Maui on Dec. 31 became the first Hawaiian county—and one of the latest cities and counties across the United States—to ban polystyrene plastic (more commonly known as Styrofoam) food containers.

The purpose of the ban is to reduce pollution and encourage recycling across the island.

Yet, a recent report on the impact of a proposed Styrofoam ban in Oahu, another island to the north of Maui, suggests that a Styrofoam ban is unlikely to reduce litter and increase recycling in any part of Hawaii.

The new Maui ordinance prohibits food vendors or providers—defined as “any entity or person providing prepared food for consumption within the county”—from using single-use Styrofoam containers to package prepared food. Violators of the ordinance are subject to criminal punishment and monetary fines.

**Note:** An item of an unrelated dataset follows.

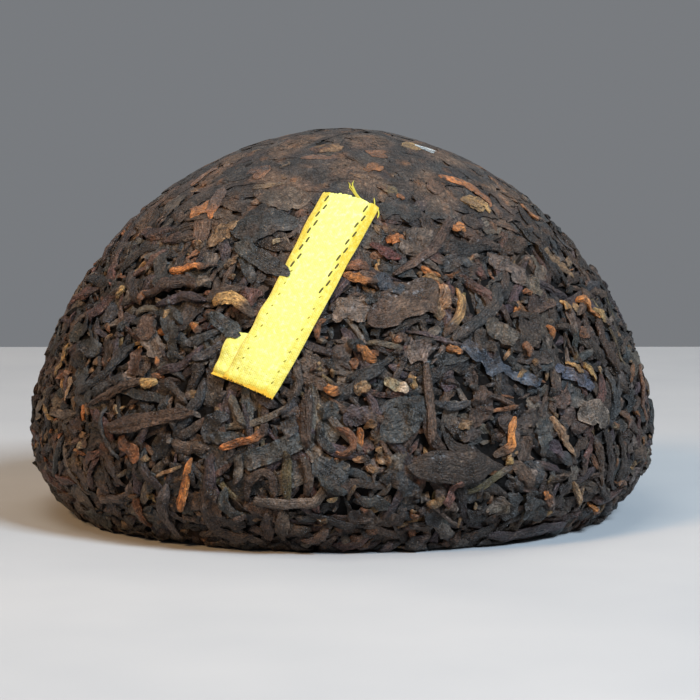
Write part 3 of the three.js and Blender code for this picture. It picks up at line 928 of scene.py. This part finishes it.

Environmentalist groups are thrilled about the new law and claim it will reduce pollution in the Pacific Ocean, as businesses will now serve food in environmentally friendly food containers.

Understandably, Hawaiians have an interest in protecting their environment. The state’s beautiful beaches and landscapes make it a hot spot for tourism—an industry that accounts for approximately 21 percent of the state’s economy.

But according to the Oahu study above, Hawaii does not recycle or compost single-use food containers of any kind, even if the containers are made of recyclable material.

Instead, the Hawaiian Department of Environmental Services collects and burns all single-use food containers once they are discarded.